▶ _WHAT THE TASK REQUIRES_
Where a line contains the word "code", copy that line in full.

▶ _SOURCE RECORDS_
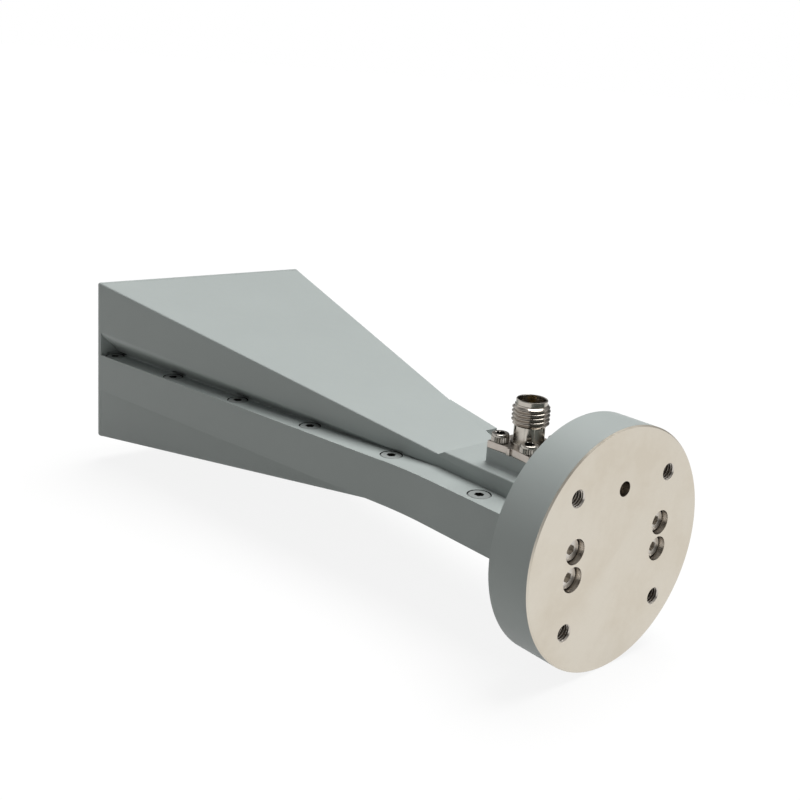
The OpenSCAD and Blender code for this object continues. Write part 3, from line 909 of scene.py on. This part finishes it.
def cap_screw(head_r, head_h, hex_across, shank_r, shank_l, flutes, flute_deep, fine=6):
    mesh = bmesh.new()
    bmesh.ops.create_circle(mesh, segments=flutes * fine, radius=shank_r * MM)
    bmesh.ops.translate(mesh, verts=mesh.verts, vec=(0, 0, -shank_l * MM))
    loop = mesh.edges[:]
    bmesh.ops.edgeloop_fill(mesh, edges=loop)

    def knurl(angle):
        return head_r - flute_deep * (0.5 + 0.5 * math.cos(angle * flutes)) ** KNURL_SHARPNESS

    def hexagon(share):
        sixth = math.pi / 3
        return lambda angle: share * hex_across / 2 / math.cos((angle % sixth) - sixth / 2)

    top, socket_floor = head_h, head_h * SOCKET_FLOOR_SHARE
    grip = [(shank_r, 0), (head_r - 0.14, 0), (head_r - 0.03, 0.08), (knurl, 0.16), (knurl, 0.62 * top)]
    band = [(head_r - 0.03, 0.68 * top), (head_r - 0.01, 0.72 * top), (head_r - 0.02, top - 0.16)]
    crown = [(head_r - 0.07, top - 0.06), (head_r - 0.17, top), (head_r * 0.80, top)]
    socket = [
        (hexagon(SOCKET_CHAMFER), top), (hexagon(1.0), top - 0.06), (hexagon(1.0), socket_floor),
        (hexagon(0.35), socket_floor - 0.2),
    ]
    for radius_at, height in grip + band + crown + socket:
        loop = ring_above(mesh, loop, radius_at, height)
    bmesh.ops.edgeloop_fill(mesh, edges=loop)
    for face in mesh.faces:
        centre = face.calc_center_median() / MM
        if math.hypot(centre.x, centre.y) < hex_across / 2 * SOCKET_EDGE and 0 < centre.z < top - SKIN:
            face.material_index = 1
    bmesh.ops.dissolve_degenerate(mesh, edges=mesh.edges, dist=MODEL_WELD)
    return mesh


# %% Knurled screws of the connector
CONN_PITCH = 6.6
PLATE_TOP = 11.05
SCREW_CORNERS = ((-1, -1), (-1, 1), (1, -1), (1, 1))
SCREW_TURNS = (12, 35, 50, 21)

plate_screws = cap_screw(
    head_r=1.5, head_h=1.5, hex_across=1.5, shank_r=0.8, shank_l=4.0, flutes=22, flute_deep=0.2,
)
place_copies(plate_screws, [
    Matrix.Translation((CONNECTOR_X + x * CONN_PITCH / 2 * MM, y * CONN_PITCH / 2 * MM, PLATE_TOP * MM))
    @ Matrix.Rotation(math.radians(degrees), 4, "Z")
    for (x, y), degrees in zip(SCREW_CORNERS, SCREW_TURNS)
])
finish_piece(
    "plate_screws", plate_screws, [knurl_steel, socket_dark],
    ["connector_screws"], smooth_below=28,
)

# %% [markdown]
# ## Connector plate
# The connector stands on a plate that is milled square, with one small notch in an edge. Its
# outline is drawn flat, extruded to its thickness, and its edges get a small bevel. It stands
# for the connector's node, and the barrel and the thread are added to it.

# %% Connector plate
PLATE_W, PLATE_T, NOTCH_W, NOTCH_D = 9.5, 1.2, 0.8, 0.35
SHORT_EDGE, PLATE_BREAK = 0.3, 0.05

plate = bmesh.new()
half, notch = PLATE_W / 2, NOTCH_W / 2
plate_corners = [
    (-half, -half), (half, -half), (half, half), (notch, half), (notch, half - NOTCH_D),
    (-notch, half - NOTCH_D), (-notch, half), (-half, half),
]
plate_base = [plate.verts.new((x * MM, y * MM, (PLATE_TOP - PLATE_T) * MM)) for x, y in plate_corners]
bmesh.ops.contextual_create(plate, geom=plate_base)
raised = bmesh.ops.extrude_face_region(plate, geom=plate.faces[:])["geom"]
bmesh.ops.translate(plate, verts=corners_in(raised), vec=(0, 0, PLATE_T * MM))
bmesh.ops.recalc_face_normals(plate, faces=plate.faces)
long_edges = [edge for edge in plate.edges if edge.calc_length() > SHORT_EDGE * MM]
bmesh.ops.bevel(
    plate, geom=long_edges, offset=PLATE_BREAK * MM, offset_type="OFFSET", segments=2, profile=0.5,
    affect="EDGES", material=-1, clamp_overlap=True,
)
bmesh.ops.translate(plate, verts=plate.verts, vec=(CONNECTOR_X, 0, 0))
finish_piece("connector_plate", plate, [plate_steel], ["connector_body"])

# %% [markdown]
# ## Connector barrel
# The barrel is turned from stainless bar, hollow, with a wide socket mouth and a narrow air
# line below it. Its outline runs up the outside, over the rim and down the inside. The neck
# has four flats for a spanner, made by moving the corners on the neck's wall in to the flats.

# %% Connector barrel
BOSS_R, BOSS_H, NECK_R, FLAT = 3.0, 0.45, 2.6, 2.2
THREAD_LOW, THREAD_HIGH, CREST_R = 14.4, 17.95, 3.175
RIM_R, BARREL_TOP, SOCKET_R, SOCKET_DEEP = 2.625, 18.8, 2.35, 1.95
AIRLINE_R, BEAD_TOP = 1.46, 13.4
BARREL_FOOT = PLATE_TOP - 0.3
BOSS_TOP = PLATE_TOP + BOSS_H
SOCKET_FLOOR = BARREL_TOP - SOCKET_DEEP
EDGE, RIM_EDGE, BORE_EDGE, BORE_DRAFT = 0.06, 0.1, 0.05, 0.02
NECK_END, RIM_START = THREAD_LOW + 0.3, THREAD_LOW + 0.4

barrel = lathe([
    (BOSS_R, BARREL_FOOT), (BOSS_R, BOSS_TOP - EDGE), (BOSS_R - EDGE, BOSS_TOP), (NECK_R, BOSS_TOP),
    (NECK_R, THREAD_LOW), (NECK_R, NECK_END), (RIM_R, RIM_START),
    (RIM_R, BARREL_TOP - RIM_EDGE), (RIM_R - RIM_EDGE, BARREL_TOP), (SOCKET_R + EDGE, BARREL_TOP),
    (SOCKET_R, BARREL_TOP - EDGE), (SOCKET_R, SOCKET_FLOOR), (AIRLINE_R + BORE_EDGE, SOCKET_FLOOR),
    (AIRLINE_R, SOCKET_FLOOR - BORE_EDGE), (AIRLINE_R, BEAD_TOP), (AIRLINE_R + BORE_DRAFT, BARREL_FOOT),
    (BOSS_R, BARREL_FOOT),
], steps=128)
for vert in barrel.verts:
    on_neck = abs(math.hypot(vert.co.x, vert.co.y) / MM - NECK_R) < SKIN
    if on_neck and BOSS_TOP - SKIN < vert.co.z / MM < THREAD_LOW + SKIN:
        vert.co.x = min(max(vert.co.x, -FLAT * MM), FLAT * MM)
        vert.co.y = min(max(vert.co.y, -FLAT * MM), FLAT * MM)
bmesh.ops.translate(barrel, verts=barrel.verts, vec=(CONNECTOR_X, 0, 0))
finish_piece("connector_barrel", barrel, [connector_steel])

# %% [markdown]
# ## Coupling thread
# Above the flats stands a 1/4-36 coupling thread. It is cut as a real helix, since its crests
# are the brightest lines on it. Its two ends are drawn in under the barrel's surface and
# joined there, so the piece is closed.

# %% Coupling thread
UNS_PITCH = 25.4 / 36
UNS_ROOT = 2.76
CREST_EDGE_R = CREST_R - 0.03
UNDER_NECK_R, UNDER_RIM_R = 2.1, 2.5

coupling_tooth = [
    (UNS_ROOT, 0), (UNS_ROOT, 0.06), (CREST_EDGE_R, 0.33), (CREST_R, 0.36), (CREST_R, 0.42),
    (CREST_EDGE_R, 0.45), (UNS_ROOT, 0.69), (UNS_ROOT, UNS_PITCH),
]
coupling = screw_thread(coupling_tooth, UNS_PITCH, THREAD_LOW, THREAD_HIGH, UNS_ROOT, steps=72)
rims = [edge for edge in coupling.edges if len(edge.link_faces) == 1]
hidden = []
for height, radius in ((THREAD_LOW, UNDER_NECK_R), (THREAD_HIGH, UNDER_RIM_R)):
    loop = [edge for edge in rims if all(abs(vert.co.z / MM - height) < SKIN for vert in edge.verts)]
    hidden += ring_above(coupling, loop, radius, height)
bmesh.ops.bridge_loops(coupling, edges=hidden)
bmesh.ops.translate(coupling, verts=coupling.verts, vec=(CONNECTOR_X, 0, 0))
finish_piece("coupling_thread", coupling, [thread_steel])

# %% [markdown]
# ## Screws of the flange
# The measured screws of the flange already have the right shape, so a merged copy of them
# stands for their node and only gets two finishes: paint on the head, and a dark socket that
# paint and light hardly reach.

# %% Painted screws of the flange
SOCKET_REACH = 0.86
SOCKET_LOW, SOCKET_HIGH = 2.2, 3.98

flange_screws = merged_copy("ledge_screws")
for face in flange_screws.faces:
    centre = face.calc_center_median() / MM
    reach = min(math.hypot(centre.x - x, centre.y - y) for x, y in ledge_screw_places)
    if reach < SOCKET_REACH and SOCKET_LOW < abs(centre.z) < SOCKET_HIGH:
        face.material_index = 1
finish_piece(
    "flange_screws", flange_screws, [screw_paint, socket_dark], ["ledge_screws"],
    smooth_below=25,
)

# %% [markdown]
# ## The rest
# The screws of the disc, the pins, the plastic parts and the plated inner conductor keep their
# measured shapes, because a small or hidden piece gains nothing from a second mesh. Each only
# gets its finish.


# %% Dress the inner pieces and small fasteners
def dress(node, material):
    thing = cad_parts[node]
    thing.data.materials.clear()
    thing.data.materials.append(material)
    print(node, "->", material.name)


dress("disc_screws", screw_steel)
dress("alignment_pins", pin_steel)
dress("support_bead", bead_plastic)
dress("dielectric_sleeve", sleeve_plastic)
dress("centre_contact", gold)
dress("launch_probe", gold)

---

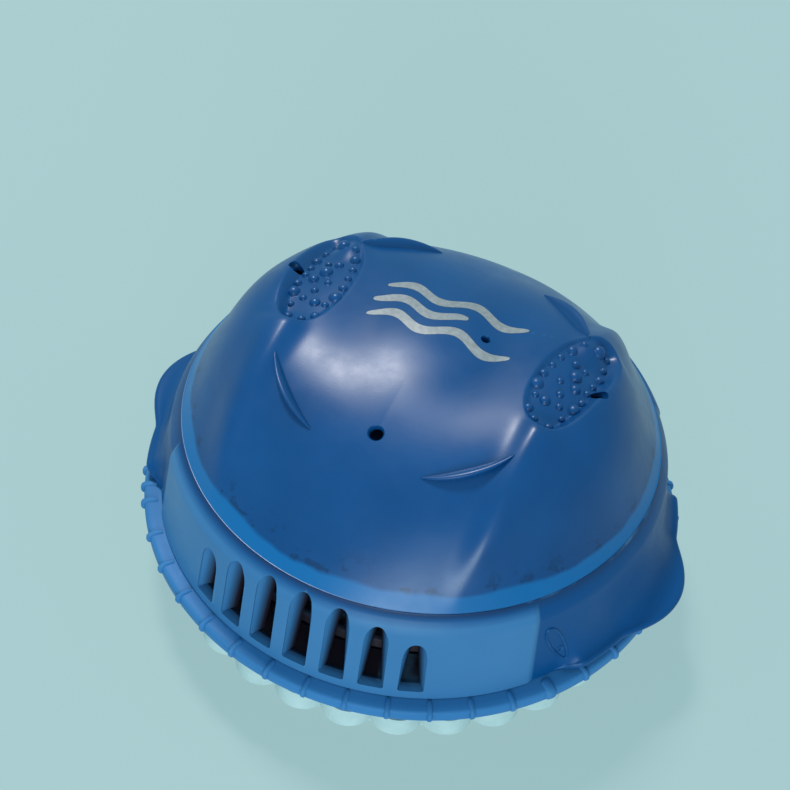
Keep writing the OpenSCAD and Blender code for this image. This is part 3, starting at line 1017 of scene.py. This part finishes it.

==

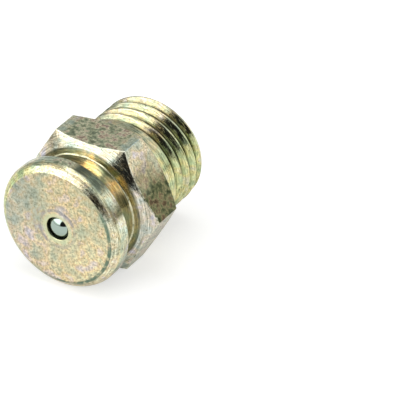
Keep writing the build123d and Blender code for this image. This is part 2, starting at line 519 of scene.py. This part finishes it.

▶ _THE ANSWER_
The OpenSCAD and Blender code for this object continues. Write part 3, from line 909 of scene.py on. This part finishes it.
Keep writing the OpenSCAD and Blender code for this image. This is part 3, starting at line 1017 of scene.py. This part finishes it.
Keep writing the build123d and Blender code for this image. This is part 2, starting at line 519 of scene.py. This part finishes it.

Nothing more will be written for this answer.